▸ **Given data**:
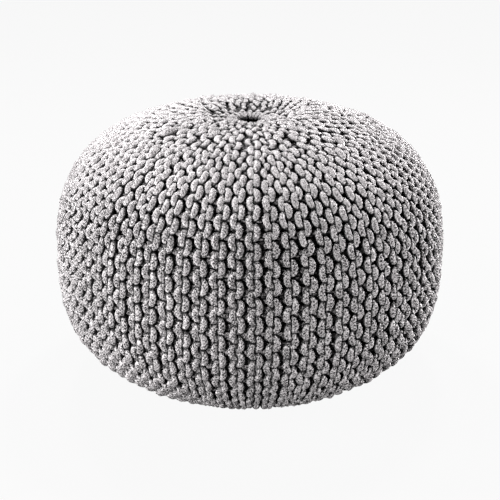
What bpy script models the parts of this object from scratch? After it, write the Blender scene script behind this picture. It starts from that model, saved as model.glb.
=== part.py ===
"""Round knitted pouf: one filled body under a cover knitted sideways in garter stitch.

The garter ridges run from the gathered eye on top to the gathered middle of the foot.
Every second ridge is a short row, which ends before it reaches the eye or the foot's middle.
Metres, +Z up. The origin is the middle of the foot, on the surface that the pouf stands on.
"""

import math

import bmesh
import bpy
import numpy as np

# Overall form: half the width, the widest level, and how far crown and belly reach from it
RADIUS = 0.254
WIDEST_Z = 0.163
CROWN_RISE = 0.195
CROWN_SQUARENESS = 2.78
BELLY_DROP = 0.171
BELLY_SQUARENESS = 2.72

# Soft lobes of the filling: how far they swell the side, how many go round, and their turn
LOBES = (
    {"swell": 0.0012, "count": 2, "turn": 0.6},
    {"swell": 0.0008, "count": 4, "turn": 2.1},
)

# Dish round the eye, and the eye itself
DISH_DEPTH = 0.017
DISH_REACH = 0.038
EYE_RADIUS = 0.0115
EYE_LIP = 0.005
EYE_DEPTH = 0.016

# Ridges: a long row and a short row make a pair. One long row stands just right of the front, -Y
PAIRS = 37
FRONT_ROW = math.radians(1.3)
RIDGE_DEPTH = 0.009
FOOT_GROOVE = 0.002
PLEAT_DEPTH = 0.001
SHORT_ROW_REACH = 0.145
SHOULDER = 0.24

# Levels of the mesh, as distances along the cover's outline
CROWN_STEP = 0.021
SIDE_STEP = 0.034
FOOT_STEP = 0.029
PLEAT_REACH = 0.012
FOOT_MIDDLE = 0.030
OUTLINE_SAMPLES = 2400

CORD_GREY = (0.50, 0.49, 0.495, 1.0)
CORD_ROUGHNESS = 0.9


def clear_scene():
    for thing in list(bpy.data.objects):
        bpy.data.objects.remove(thing, do_unlink=True)


def dish(radius):
    """How far the cover is drawn down round the eye."""
    return DISH_DEPTH * np.exp(-((radius / DISH_REACH) ** 2))


def cover_outline():
    """Radius and height along the cover, from the eye's lip over the side to the foot's middle."""
    turn = np.linspace(math.pi / 2, -math.pi / 2, OUTLINE_SAMPLES)
    upper = turn >= 0
    squareness = np.where(upper, CROWN_SQUARENESS, BELLY_SQUARENESS)
    reach = np.where(upper, CROWN_RISE, BELLY_DROP)
    radius = RADIUS * np.abs(np.cos(turn)) ** (2 / squareness)
    height = WIDEST_Z + np.sign(turn) * reach * np.abs(np.sin(turn)) ** (2 / squareness)
    height = np.where(upper, height - dish(radius), np.maximum(height, 0.0))
    kept = ~upper | (radius > EYE_RADIUS + EYE_LIP)
    return radius[kept], height[kept]


class Outline:
    """The cover's outline, read by the distance run along it from the eye's lip."""

    def __init__(self):
        self.radius, self.height = cover_outline()
        steps = np.hypot(np.diff(self.radius), np.diff(self.height))
        self.run = np.concatenate([[0.0], np.cumsum(steps)])
        self.length = float(self.run[-1])

    def place(self, run):
        radius = float(np.interp(run, self.run, self.radius))
        height = float(np.interp(run, self.run, self.height))
        return radius, height

    def inward(self, run):
        """Unit direction into the body, as radius and height."""
        step = 0.002
        before = self.place(max(run - step, 0.0))
        after = self.place(min(run + step, self.length))
        along = (after[0] - before[0], after[1] - before[1])
        size = math.hypot(*along)
        return along[1] / size, -along[0] / size


def swell(angle, radius):
    """The lobes' swelling, full at the widest level and fading to the poles."""
    lobes = sum(lobe["swell"] * math.sin(lobe["count"] * angle + lobe["turn"]) for lobe in LOBES)
    return lobes * (radius / RADIUS) ** 2


def eased(value, low, high):
    """0 below low, 1 above high, smooth between."""
    share = min(max((value - low) / (high - low), 0.0), 1.0)
    return share * share * (3 - 2 * share)


def short_row_share(distance_from_pole):
    """How much of a pair the short row takes: half at the side, narrower where it ends."""
    return 0.5 * (0.62 + 0.38 * eased(distance_from_pole, SHORT_ROW_REACH, SHORT_ROW_REACH + 0.09))


def long_row_points(width):
    """A long row's near groove and two crest edges, from its own middle: place in the pair, sunk."""
    crest = (0.5 - SHOULDER) * width
    return [(-0.5 * width, 1.0), (-crest, 0.0), (crest, 0.0)]


def ridge_points(share):
    """A pair at a level where both its rows show, the short row taking that share of it."""
    groove = 0.5 * (1.0 - share)
    short_row = [(groove, 1.0), (groove + SHOULDER * share, 0.0), (1 - groove - SHOULDER * share, 0.0)]
    return long_row_points(1.0 - share) + short_row


LONG_ROW_POINTS = long_row_points(1.0)
PLEAT_POINTS = [(-0.5, 1.0), (0.0, 0.0)]

# Which point of the sparser level each point of the denser level joins, within one pair
LINKS = {
    (6, 3): [0, 1, 2, 3, 3, 3],
    (3, 2): [0, 1, 1],
}


def pair_angle(place):
    """The angle of a place counted in pairs, from the long row at the front."""
    return FRONT_ROW - math.pi / 2 + 2 * math.pi * place / PAIRS


def add_level(body, outline, run, points, depth):
    """One level of points round the cover, at a distance along its outline."""
    radius, height = outline.place(run)
    inward = outline.inward(run)
    level = []
    for pair in range(PAIRS):
        for place, sunk in points:
            angle = pair_angle(pair + place)
            out = radius + swell(angle, radius) + inward[0] * depth * sunk
            up = height + inward[1] * depth * sunk
            level.append(body.verts.new((out * math.cos(angle), out * math.sin(angle), max(up, 0.0))))
    return level


def add_eye_level(body, radius, height):
    """One level of the pleats that run down into the eye."""
    level = []
    for pair in range(PAIRS):
        for place, sunk in PLEAT_POINTS:
            angle = pair_angle(pair + place)
            out = radius + PLEAT_DEPTH * sunk
            level.append(body.verts.new((out * math.cos(angle), out * math.sin(angle), height)))
    return level


def join_levels(body, first, second):
    """Faces between two levels, whether or not they have the same number of points."""
    dense, sparse = (first, second) if len(first) >= len(second) else (second, first)
    per_dense = len(dense) // PAIRS
    per_sparse = len(sparse) // PAIRS
    links = LINKS.get((per_dense, per_sparse), list(range(per_dense)))
    joined = [
        (pair * per_sparse + link) % len(sparse)
        for pair in range(PAIRS)
        for link in links
    ]
    for here in range(len(dense)):
        beyond = (here + 1) % len(dense)
        low, high = sparse[joined[here]], sparse[joined[beyond]]
        corners = [dense[here], dense[beyond], high]
        if high is not low:
            corners.append(low)
        body.faces.new(corners)


def close_level(body, level, height):
    """A fan of faces that closes a level at the axis."""
    middle = body.verts.new((0.0, 0.0, height))
    for here in range(len(level)):
        body.faces.new([level[here], level[(here + 1) % len(level)], middle])


def evenly(start, end, step):
    """Distances from start to end, both included, about a step apart."""
    return np.linspace(start, end, max(2, round((end - start) / step) + 1))


def eye_levels(body, outline):
    """Floor, wall and rounded lip of the eye, from its floor up to the cover's outline."""
    lip_radius, lip_height = outline.place(0.0)
    centre_height = lip_height - EYE_LIP
    floor_height = centre_height - EYE_DEPTH
    levels = [add_eye_level(body, EYE_RADIUS, floor_height)]
    close_level(body, levels[0], floor_height)
    for degrees in (0, 45):
        turn = math.radians(degrees)
        radius = lip_radius - EYE_LIP * math.cos(turn)
        levels.append(add_eye_level(body, radius, centre_height + EYE_LIP * math.sin(turn)))
    return levels


def cover_levels(body, outline):
    """The cover from the eye's lip, over the crown, side and belly, to the foot's middle."""
    reach = SHORT_ROW_REACH
    lower_end = outline.length - reach
    levels = []
    for run in (0.0, PLEAT_REACH):
        depth = PLEAT_DEPTH + (RIDGE_DEPTH - PLEAT_DEPTH) * 0.25 * run / PLEAT_REACH
        levels.append(add_level(body, outline, run, PLEAT_POINTS, depth))
    for run in evenly(2 * PLEAT_REACH, reach, CROWN_STEP):
        depth = PLEAT_DEPTH + (RIDGE_DEPTH - PLEAT_DEPTH) * eased(run, 0.0, 0.09)
        levels.append(add_level(body, outline, run, LONG_ROW_POINTS, depth))
    for run in evenly(reach + CROWN_STEP / 2, lower_end - CROWN_STEP / 2, SIDE_STEP):
        from_pole = min(run, outline.length - run)
        depth = FOOT_GROOVE + (RIDGE_DEPTH - FOOT_GROOVE) * eased(outline.length - run, 0.10, 0.17)
        points = ridge_points(short_row_share(from_pole))
        levels.append(add_level(body, outline, run, points, depth))
    for run in evenly(lower_end, outline.length - FOOT_MIDDLE, FOOT_STEP):
        depth = FOOT_GROOVE + (RIDGE_DEPTH - FOOT_GROOVE) * eased(outline.length - run, 0.10, 0.17)
        last = run > outline.length - FOOT_MIDDLE - 1e-9
        levels.append(add_level(body, outline, run, LONG_ROW_POINTS, 0.0 if last else depth))
    close_level(body, levels[-1], 0.0)
    return levels


def cord_material():
    material = bpy.data.materials.new("cotton_cord_grey")
    material.use_nodes = True
    shader = material.node_tree.nodes["Principled BSDF"]
    shader.inputs["Base Color"].default_value = CORD_GREY
    shader.inputs["Roughness"].default_value = CORD_ROUGHNESS
    shader.inputs["Metallic"].default_value = 0.0
    material.diffuse_color = CORD_GREY
    return material


def build_pouf():
    outline = Outline()
    body = bmesh.new()
    levels = eye_levels(body, outline) + cover_levels(body, outline)
    for first, second in zip(levels, levels[1:]):
        join_levels(body, first, second)
    bmesh.ops.recalc_face_normals(body, faces=body.faces)
    mesh = bpy.data.meshes.new("knitted_pouf")
    body.to_mesh(mesh)
    body.free()
    mesh.materials.append(cord_material())
    mesh.shade_smooth()
    mesh.set_sharp_from_angle(angle=math.radians(70))
    pouf = bpy.data.objects.new("knitted_pouf", mesh)
    bpy.context.scene.collection.objects.link(pouf)
    return pouf


clear_scene()
build_pouf()
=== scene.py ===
"""Round knitted pouf: cotton cord in garter stitch over a filled body, with a gathered eye on top."""

import math

import bmesh
import bpy
import numpy as np
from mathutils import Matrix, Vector
from mathutils.bvhtree import BVHTree


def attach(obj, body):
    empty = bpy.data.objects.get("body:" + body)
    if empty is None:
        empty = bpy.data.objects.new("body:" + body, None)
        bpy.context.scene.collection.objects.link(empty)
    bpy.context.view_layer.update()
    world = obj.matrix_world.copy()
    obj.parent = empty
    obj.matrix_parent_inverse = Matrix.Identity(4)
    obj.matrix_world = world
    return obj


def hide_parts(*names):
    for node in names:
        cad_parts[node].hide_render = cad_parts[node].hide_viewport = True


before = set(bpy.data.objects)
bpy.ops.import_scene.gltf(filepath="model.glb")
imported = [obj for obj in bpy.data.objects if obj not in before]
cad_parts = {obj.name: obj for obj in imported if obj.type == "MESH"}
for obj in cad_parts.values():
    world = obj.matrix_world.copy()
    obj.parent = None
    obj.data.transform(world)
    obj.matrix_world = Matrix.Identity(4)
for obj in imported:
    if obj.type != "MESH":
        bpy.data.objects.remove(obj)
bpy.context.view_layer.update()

NODE = "knitted_pouf"
BODY = "root"
GORES = 8
SEED = 11

# The cover's outline, as on the solid: half width, widest level, reach and squareness of each half
RADIUS = 0.254
WIDEST_Z = 0.163
CROWN_RISE, CROWN_SQUARENESS = 0.195, 2.78
BELLY_DROP, BELLY_SQUARENESS = 0.171, 2.72
DISH_DEPTH, DISH_REACH = 0.017, 0.038
LOBES = ((0.0012, 2, 0.6), (0.0008, 4, 2.1))
OUTLINE_SAMPLES = 4000
OUTLINE_STEP = 0.004
LEAST_RADIUS = 0.012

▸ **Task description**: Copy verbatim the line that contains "mesh.materials.append(cord_material())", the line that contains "obj.matrix_parent_inverse = Matrix.Identity(4)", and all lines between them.

▸ **Solution for this task**:
    mesh.materials.append(cord_material())
    mesh.shade_smooth()
    mesh.set_sharp_from_angle(angle=math.radians(70))
    pouf = bpy.data.objects.new("knitted_pouf", mesh)
    bpy.context.scene.collection.objects.link(pouf)
    return pouf


clear_scene()
build_pouf()
=== scene.py ===
"""Round knitted pouf: cotton cord in garter stitch over a filled body, with a gathered eye on top."""

import math

import bmesh
import bpy
import numpy as np
from mathutils import Matrix, Vector
from mathutils.bvhtree import BVHTree


def attach(obj, body):
    empty = bpy.data.objects.get("body:" + body)
    if empty is None:
        empty = bpy.data.objects.new("body:" + body, None)
        bpy.context.scene.collection.objects.link(empty)
    bpy.context.view_layer.update()
    world = obj.matrix_world.copy()
    obj.parent = empty
    obj.matrix_parent_inverse = Matrix.Identity(4)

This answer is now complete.